From Low Beta to High Beta

The market has already begun to recognize this dynamic, and the repricing has been dramatic. Constellation underwent a striking transformation in 2024. Almost overnight, it shifted from being a low-beta name — the kind of steady, defensive utility that moves little with the broader market — into a high-beta name that now trades in step with the AI narrative. A company once valued for its stability became a vehicle for growth expectations tied directly to the technology cycle.

That re-rating was accompanied by a sharp rise in the stock and a meaningful period of consolidation that followed. Consolidation, in this context, is not a sign of weakness but of digestion: the market absorbing a rapid move and establishing a new base. After such a period, the more compelling question is whether the trade still has further to run.

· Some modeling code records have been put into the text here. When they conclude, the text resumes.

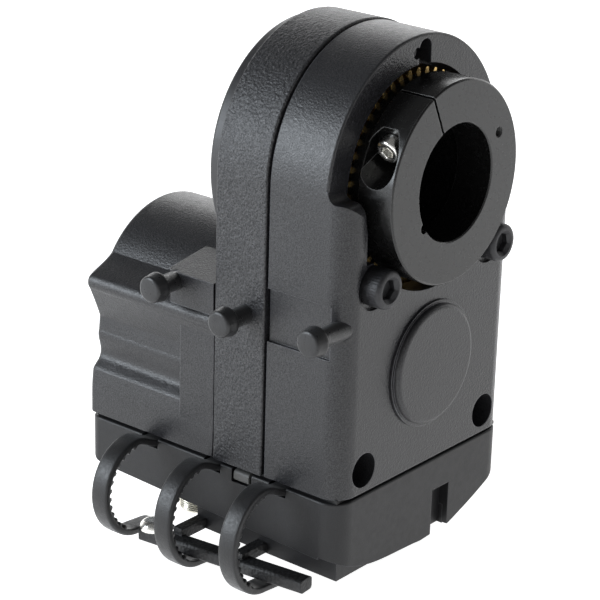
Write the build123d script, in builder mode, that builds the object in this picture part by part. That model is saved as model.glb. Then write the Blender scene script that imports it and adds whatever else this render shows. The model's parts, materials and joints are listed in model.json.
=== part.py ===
from build123d import *
from math import acos, atan2, cos, degrees, hypot, pi, radians, sin, sqrt, tan
import os

# Telescope focus motor, millimetres. The origin is the centre of the clamp collar's front face.
# +X runs to the right along the front, +Y runs back along the collar's axis, +Z is up.

# ---- Driving dimensions -------------------------------------------------------------------------
collar_radius = 22.0
collar_bore_radius = 12.7
collar_depth = 9.0
body_radius = 30.2
front_radius = 29.7
lower_face_y = 4.8
arch_face_y = 10.4
front_seam_y = 25.8
rear_seam_y = 40.0
back_cover_y = 43.3
back_y = 77.6
seam_z = -65.0
cover_top_z = -65.8
skirt_front_z = -79.6
skirt_back_z = -76.8
skirt_round = 3.5
foot_bottom_z = -84.2
corner_radius = 5.0
groove_width = 0.5
groove_depth = 0.6
wall = 2.4
ledge_round = 2.8
ledge_top = 2.4

# Rotating hub, bearings and gears
hub_bore_radius = 13.4
hub_radius = 17.5
opening_radius = 23.4
bearing_radius = 22.0
bearing_width = 5.0
bearing_lip_radius = 21.2
front_bearing_y = 17.0
back_bearing_y = 32.0
ball_radius = 1.1
ball_count = 16
hub_back_y = 39.7
running_gap = 0.05
flange_radius = 21.3
edge_round = 0.5
gear_module = 0.94
ring_teeth = 46
idler_pinion_teeth = 14
idler_wheel_teeth = 20
motor_pinion_teeth = 12
addendum = 0.8
dedendum = 1.15
backlash = 0.3
ring_gear_y = 11.4
ring_gear_width = 4.8
wheel_y = 23.4
wheel_width = 5.0
motor_x = -5.0
motor_z = -40.7
axle_radius = 2.0
motor_shaft_radius = 3.0
gearbox_radius = 16.0
gearbox_y = 34.0
gearbox_length = 16.0
motor_radius = 14.0
motor_end_y = 72.0
bulge_radius = 22.1

# Fasteners and small parts
cap_screw_x = 20.2
cap_screw_z = -18.6
deep_screw_x = 21.6
deep_screw_z = -59.8
peg_places = {"peg_front": (7.2, -26.8), "peg_middle": (31.2, -29.0), "peg_back": (51.4, -26.7)}
peg_face_x = {"peg_front": -39.0, "peg_middle": -39.0, "peg_back": -38.3}
peg_stem_radius = 2.15
peg_head_radius = 3.3
strap_places = {"strap_front": 21.4, "strap_middle": 40.0, "strap_back": 58.7}
strap_width = 4.6
slit_angle = 115.0
slit_width = 0.7
clamp_reach = 15.9
clamp_y = 5.0
clamp_seat = 9.2
clamp_pocket_radius = 4.4
clamp_head_radius = 2.75
clamp_head_length = 3.0
clamp_shank_radius = 1.5
arch_slot_place = (1.2, 24.9)
arch_screw_place = (-1.6, 25.9)
arch_screw_radius = 1.25
slot_x_low = 3.8
slot_x_high = 10.0
slot_back_y = 8.6
socket_x = -22.0
socket_y = 51.0
board_bottom_z = -72.0
board_top_z = -70.4
base_screw_x = 17.0
base_screw_y = 20.5
rear_base_screw_x = 14.0
rear_base_screw_y = 69.0
base_screw_radius = 1.25
base_screw_hole = 1.6
board_screw_places = [(-12, 30), (20, 30), (-12, 58), (20, 58)]
rear_screw_centres = [(-24.0, -58.5), (23.6, -58.5), (22.6, -43.6)]
boss_x = 0.5
boss_z = -41.8
boss_radius = 13.5
boss_rim_radius = 14.2
boss_rim_height = 0.5
boss_seat_radius = 12.2

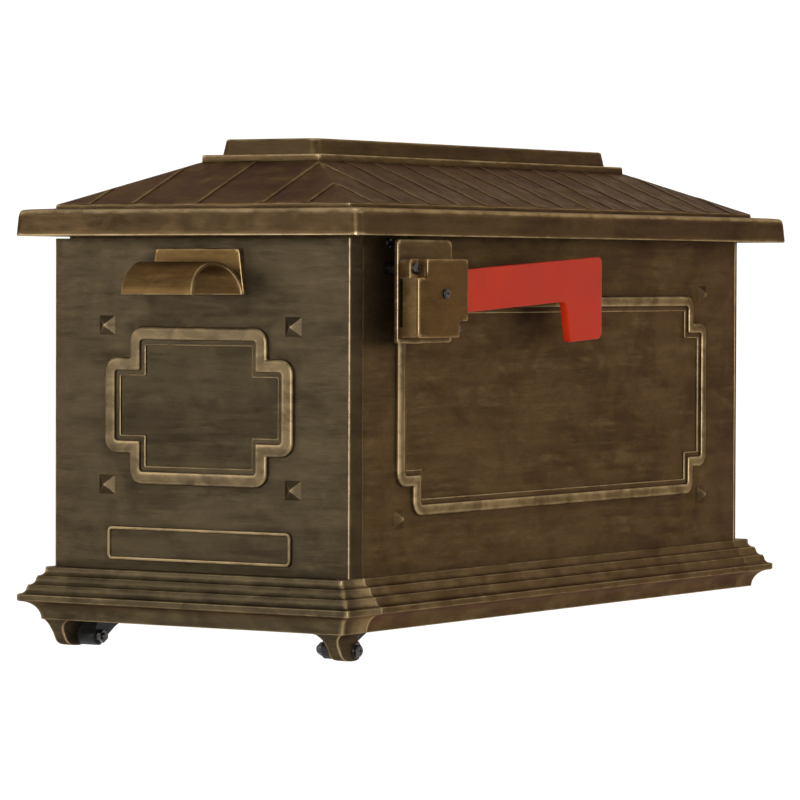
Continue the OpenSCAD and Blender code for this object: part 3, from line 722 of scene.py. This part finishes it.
def make_handle(material):
    """Barrel-vault hood on a back plate."""
    handle = Casting()
    plate = [(-HANDLE_HW, 0), (HANDLE_HW, 0), (HANDLE_TOP_HW, HANDLE_H), (-HANDLE_TOP_HW, HANDLE_H)]
    lean = (HANDLE_HW - HANDLE_TOP_HW) / HANDLE_H
    add_slab(handle, plate, on_door(0, HANDLE_Z), 0, HOOD_T, 0.8, 2.0, 2.0, 0)
    a = (HOOD_D - 1) / 2
    centre = -1 - a

    def arch(half_d, height):
        turns = [math.radians(t) for t in range(0, 181, 6)]
        return [(centre + half_d * math.cos(r), height * math.sin(r)) for r in turns]

    section = arch(a, HOOD_H) + arch(a - HOOD_T, HOOD_H - HOOD_T + 0.4)[::-1]
    mid = arch(a - HOOD_T / 2, HOOD_H - HOOD_T / 2 + 0.2)
    ring = soften(section, 0.9, 2.0)

    def wide(y):
        return HANDLE_HW + (HOOD_TIP_HW - HANDLE_HW) * min(1.0, max(0.0, -y / HOOD_D))

    def shrink(y, z, by):
        """Moves a section point towards the shell's middle line."""
        goal = min(mid, key=lambda m: (m[0] - y) ** 2 + (m[1] - z) ** 2)
        gap = math.dist(goal, (y, z))
        k = min(1.0, by / gap) if gap > 1e-6 else 0
        return y + (goal[0] - y) * k, z + (goal[1] - z) * k

    table = []
    end = [(1, 0.0, 0.9, 0.6), (1, 0.3, 0.3, 1), (1, 0.9, 0.0, 0.55)]
    middle = [(share, 0, 0, 0) for share in (-0.93, -0.5, 0, 0.5, 0.93)]
    for share, e, edge, w in [(-1, *row[1:]) for row in end[::-1]] + middle + end:
        row = []
        for y, z, c in ring:
            v, u = shrink(y, z, e)
            half = wide(y) - edge - lean * max(0.0, z)
            row.append((share * half, face_y + v, HANDLE_Z + u, max(w, c, 0.12)))
        table.append(row)
    handle.grid(table, wrap_cols=True, cap_rows=True)
    handle.piece("handle_casting", "door", material, "door_handle")


# Upright plane with u along +Y, v along +Z and h along +X
SIDE_PLANE = Place((0, 0, 0), (0, 1, 0), (1, 0, 0))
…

Looking for the Next Leg Higher

The logic points toward continued upside. The capital is being committed, the facilities are being built, and the energy they require has to come from somewhere. Following the consolidation phase, it is reasonable to anticipate another leg higher in this trade, driven not by hype but by the physical reality that data centers consume power on a massive scale and someone must supply it.

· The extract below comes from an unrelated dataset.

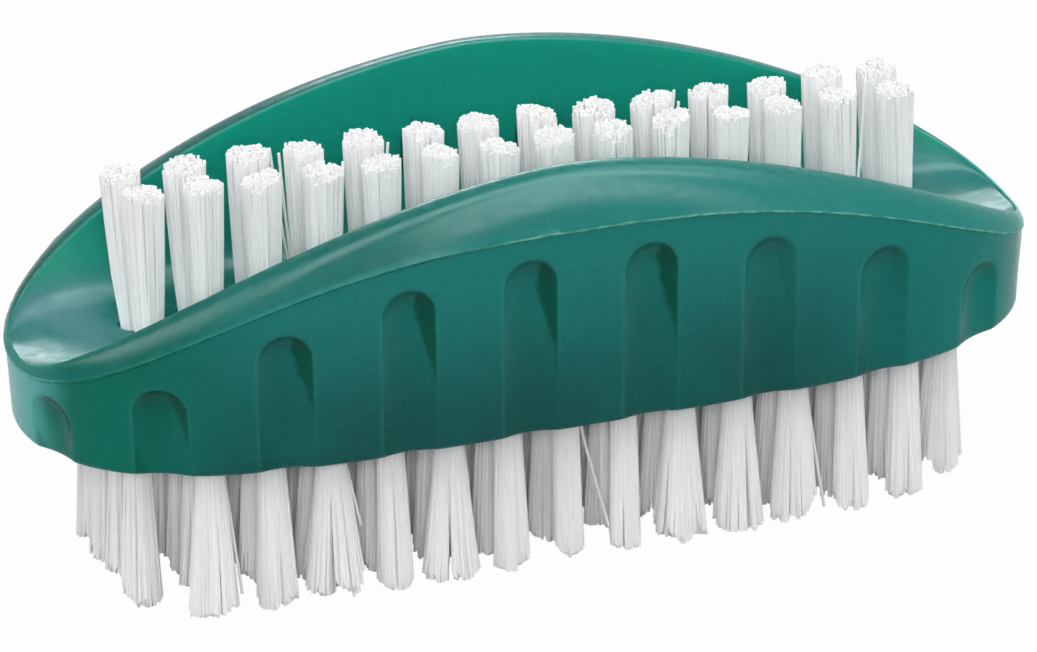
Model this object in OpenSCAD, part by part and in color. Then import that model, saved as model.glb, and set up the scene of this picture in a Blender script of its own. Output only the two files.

A measure of humility is warranted here. Constellation will not be the sole beneficiary of this surge in demand — the appetite for energy is large enough that many providers will share in it, and no single utility can power the entire build-out. But it is difficult to construct a scenario in which a leading nuclear operator does not benefit substantially. It will, for sure, be one of the beneficiaries.

Conclusion

The AI revolution is frequently framed as a contest of algorithms and accelerators. Yet the binding constraint may prove to be far older and more elemental: the availability of dependable electricity. As long as hyperscalers keep pouring capital into data centers, the demand for power will follow, and the companies best positioned to provide reliable, long-term, baseload generation will find themselves at the center of one of the defining infrastructure stories of the decade. In that light, betting on the energy behind the build-out may be one of the clearest ways to participate in it.